A common problem with linking data across sites is the issue of conflicting data, e.g. one site lists race as “Caucasian” and another site may list race as “unknown”. We identified conflicting demographic information for 49.1% of those patients receiving care at more than one institution. Even in patients who receive care at the same institution, demographic information captured over time had conflicting information 5.6% of the time. Race was the most common demographic feature with conflicting information.

There are several limitations to our study. Our study only included a small number of institutions within each State (those that participate in the AoURP), e.g. in the Chicagoland area alone there are over 40 distinct healthcare institutions. Thus our estimates of data fragmentation are likely significant underestimates. Because we focused on sharing only demographic features compliant with HIPAA de-identification criteria, we could not evaluate more specific geographic features beyond 3 digit ZIP code. Geographic features such as home address are likely to change over time for patients as they move, or to be collected in non-standardized fashions, and could be a common feature at risk of conflicting across care sites. We defined “snowbirds” as having a listed address in the EMR from one of several warm winter month states. However, many “snowbirds” may only list their local address so our estimates likely significantly underestimate the population size.

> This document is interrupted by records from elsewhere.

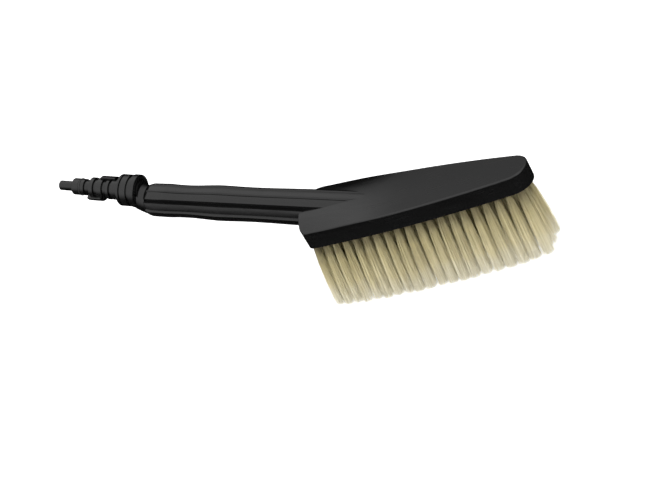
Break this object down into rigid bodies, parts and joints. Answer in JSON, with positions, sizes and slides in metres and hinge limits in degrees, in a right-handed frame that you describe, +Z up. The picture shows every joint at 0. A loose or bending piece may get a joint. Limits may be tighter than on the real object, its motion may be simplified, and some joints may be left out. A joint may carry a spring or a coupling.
{
  "type": "water-fed wash brush",
  "caption": "Water-fed wash brush with a hollow fluted handle, a flat-iron shaped head of soft cream tufts, and a bayonet inlet held by a union collar.",
  "frame": {"origin": "on the plane of the tuft tips, under the middle of the whole brush's box", "axes": "+X along the head to its pointed end, with the handle rising towards -X; +Y across the head; +Z up from the tuft tips to the top of the head"},
  "size_m": [0.4906, 0.0864, 0.187],
  "materials": {
    "body_plastic": "fine-textured black moulded plastic, satin on the handle ridges",
    "fitting_plastic": "black glass-filled plastic, slightly shinier than the body",
    "bristle": "straight cream synthetic filaments with split pale tips",
    "seal_rubber": "smooth black sealing rubber",
    "screw_steel": "stainless screw steel",
    "anchor_metal": "flat stainless anchor wire",
    "strainer_steel": "fine stainless gauze",
    "ring_steel": "sprung stainless retaining ring",
    "ring_plastic": "smooth low-friction natural plastic",
    "jet_brass": "turned brass",
    "tube_plastic": "extruded grey water tube"
  },
  "bodies": {
    "brush": {"brush_body": "body_plastic", "end_cap_o_ring": "seal_rubber", "feed_tube": "tube_plastic", "feed_tube_front_o_ring": "seal_rubber", "feed_tube_rear_o_ring": "seal_rubber", "handle_end_cap": "fitting_plastic", "inlet_spigot": "fitting_plastic", "inlet_strainer": "strainer_steel", "plate_gasket": "seal_rubber", "plate_screws": "screw_steel", "retaining_ring": "ring_steel", "shoulder_o_ring": "seal_rubber", "spigot_tail_o_ring": "seal_rubber", "spray_jet_1": "jet_brass", "spray_jet_2": "jet_brass", "spray_jet_3": "jet_brass", "spray_jet_4": "jet_brass", "tuft_anchors": "anchor_metal", "tuft_front_row_1": "bristle", "tuft_front_row_2": "bristle", "tuft_front_row_3": "bristle", "tuft_middle_row": "bristle", "tuft_plate": "body_plastic", "tuft_rear_row_1": "bristle", "tuft_rear_row_2": "bristle", "tuft_rear_row_3": "bristle", "union_washer": "seal_rubber"},
    "thrust_ring": {"thrust_ring": "ring_plastic"},
    "union_collar": {"union_collar": "fitting_plastic"}
  },
  "joints": [
    {"name": "collar_lift", "type": "slide", "parent": "brush", "child": "thrust_ring", "axis": [-0.9494, 0, 0.314], "range_m": [0, 0.0045]},
    {"name": "collar_turn", "type": "hinge", "parent": "thrust_ring", "child": "union_collar", "pos_m": [-0.17042, 0, 0.15798], "axis": [-0.9494, 0, 0.314], "range_deg": [0, 360]}
  ],
  "couplings": [
    {"joint": "collar_lift", "follows": "collar_turn", "m_per_rad": 0.0007162}
  ]
}
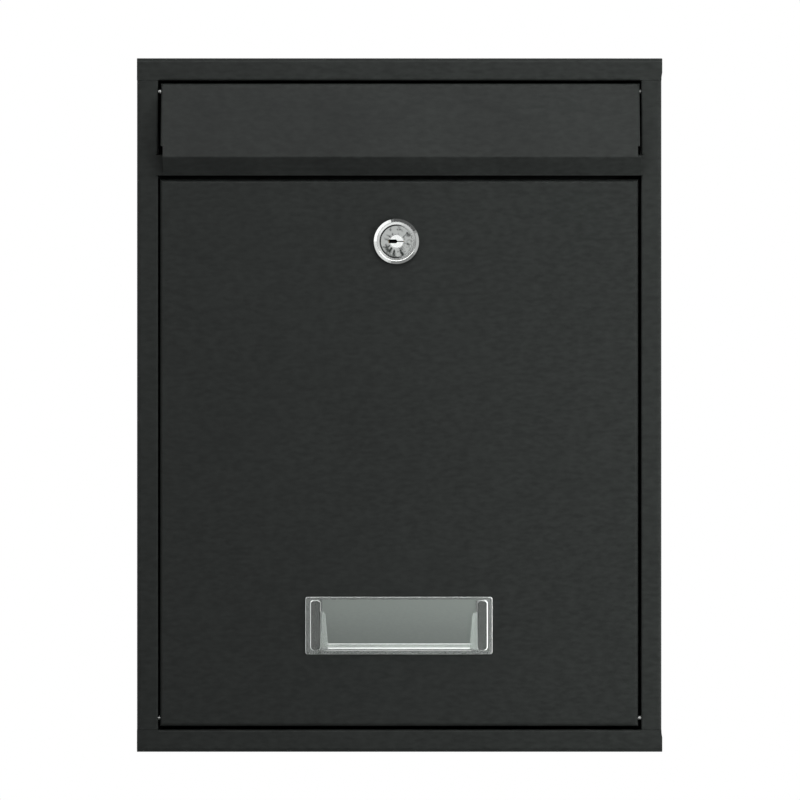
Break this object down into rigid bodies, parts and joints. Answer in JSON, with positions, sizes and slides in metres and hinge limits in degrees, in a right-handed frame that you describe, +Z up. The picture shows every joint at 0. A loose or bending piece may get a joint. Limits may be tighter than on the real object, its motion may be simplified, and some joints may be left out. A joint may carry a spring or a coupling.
{
  "type": "wall mounted mailbox",
  "caption": "Black sheet steel wall mailbox with a top-hinged inlet flap, a drop-down front door with a cam lock, and a clear name holder.",
  "frame": {"origin": "centre of the back face, where it rests on the wall", "axes": "+Z up, +Y into the wall, so the front faces -Y; +X to the right as seen from the front"},
  "size_m": [0.265, 0.1189, 0.35],
  "materials": {
    "painted_steel": "black powder coat over fine horizontal brushing, satin",
    "nickel": "bright nickel plate on die-cast zinc",
    "zinc": "zinc-plated steel, satin",
    "brass": "stamped, plain",
    "spring_steel": "plain spring steel",
    "clear_plastic": "clear moulded, polished",
    "card": "plain grey blank card",
    "rubber": "black, matt"
  },
  "bodies": {
    "cabinet": {"wrap_shell": "painted_steel", "side_panel_right": "painted_steel", "side_panel_left": "painted_steel", "cross_rail": "painted_steel", "door_pivot_right": "zinc", "door_pivot_left": "zinc", "flap_pivot_right": "zinc", "flap_pivot_left": "zinc", "door_bumper_right": "rubber", "door_bumper_left": "rubber", "flap_bumper_right": "rubber", "flap_bumper_left": "rubber"},
    "door": {"door_panel": "painted_steel", "name_holder": "clear_plastic", "push_nut_right": "spring_steel", "push_nut_left": "spring_steel", "lock_housing": "nickel", "lock_washer": "zinc", "lock_nut": "nickel"},
    "lock_core": {"lock_plug": "nickel", "cam_stop_plate": "zinc", "lock_cam": "zinc", "cam_washer": "zinc", "cam_screw": "zinc", "wafer_1": "brass", "wafer_2": "brass", "wafer_3": "brass", "wafer_4": "brass", "wafer_5": "brass", "wafer_spring_1": "spring_steel", "wafer_spring_2": "spring_steel", "wafer_spring_3": "spring_steel", "wafer_spring_4": "spring_steel", "wafer_spring_5": "spring_steel"},
    "card": {"name_card": "card"},
    "flap": {"inlet_flap": "painted_steel"}
  },
  "joints": [
    {"name": "flap_hinge", "type": "hinge", "parent": "cabinet", "child": "flap", "pos_m": [0, -0.1062, 0.1583], "axis": [-1, 0, 0], "range_deg": [0, 80]},
    {"name": "door_hinge", "type": "hinge", "parent": "cabinet", "child": "door", "pos_m": [0, -0.1058, -0.1579], "axis": [1, 0, 0], "range_deg": [0, 105]},
    {"name": "lock_turn", "type": "hinge", "parent": "door", "child": "lock_core", "pos_m": [-0.0016, -0.11, 0.0825], "axis": [0, -1, 0], "range_deg": [0, 90]},
    {"name": "card_slide", "type": "slide", "parent": "door", "child": "card", "axis": [0, 0, 1], "range_m": [0, 0.026]}
  ]
}
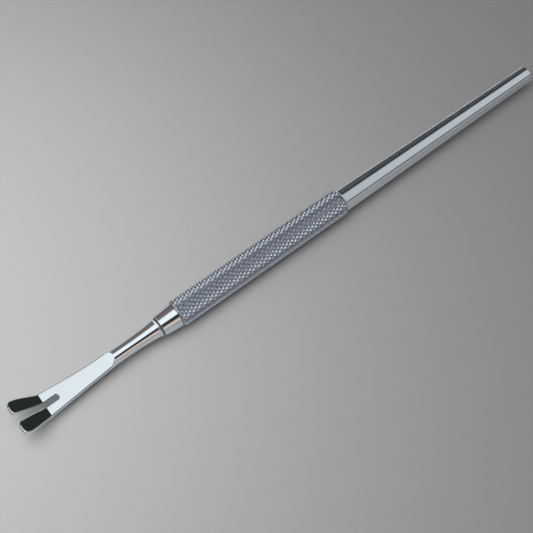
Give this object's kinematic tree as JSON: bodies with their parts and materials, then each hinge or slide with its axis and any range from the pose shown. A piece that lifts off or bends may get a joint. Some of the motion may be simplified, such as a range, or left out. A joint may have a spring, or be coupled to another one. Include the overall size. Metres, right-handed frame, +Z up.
{
  "type": "spring bar tool",
  "caption": "Slim steel spring bar tool: splayed fork on a round neck that unscrews from a diamond-knurled grip with a tapered octagonal bar behind it.",
  "frame": {"origin": "under the middle of the tool's length and of its width, on the surface that its grip lies on", "axes": "+X along the tool from its fork to its butt, +Z up out of the blade's flat, +Y across the blade"},
  "size_m": [0.138, 0.0076, 0.006],
  "materials": {
    "polished_steel": "mirror polished",
    "satin_steel": "satin polished along its length",
    "knurled_steel": "diamond knurled, satin",
    "darkened_steel": "dark, in shadow between two shoulders",
    "turned_steel": "as turned"
  },
  "bodies": {
    "handle": {"octagonal_bar": "satin_steel", "core_rod": "turned_steel", "knurled_sleeve": "knurled_steel", "nose_collar": "polished_steel"},
    "washer": {"seat_washer": "darkened_steel"},
    "fork": {"fork_blade": "polished_steel", "threaded_stud": "turned_steel"}
  },
  "joints": [
    {"name": "tip_travel", "type": "slide", "parent": "handle", "child": "washer", "axis": [-1, 0, 0], "range_m": [0, 0.00405]},
    {"name": "tip_turn", "type": "hinge", "parent": "washer", "child": "fork", "pos_m": [-0.036, 0, 0.003], "axis": [-1, 0, 0], "range_deg": [0, 3240]}
  ],
  "couplings": [
    {"joint": "tip_turn", "follows": "tip_travel", "rad_per_m": 13963}
  ]
}
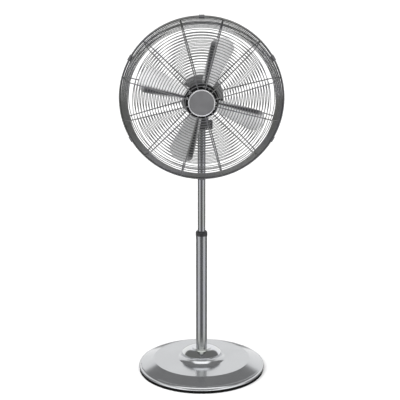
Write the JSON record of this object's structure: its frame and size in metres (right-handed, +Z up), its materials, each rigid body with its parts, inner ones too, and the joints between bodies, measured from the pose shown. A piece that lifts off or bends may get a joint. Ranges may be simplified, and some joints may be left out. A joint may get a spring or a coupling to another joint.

Our study demonstrated the utility of a privacy-preserving record linkage tool to characterize care fragmentation across institutions spanning three contiguous States. Our findings are consistent with prior findings that care fragmentation is associated with at-risk populations but also demonstrates a novel association with significantly higher proportion of conflicting data. We have ongoing work to analyze the differences in insurance status and diagnoses across the study population and to use study results to guide strategies to capture more comprehensive clinical data for patients enrolled in the All of Us Research Program.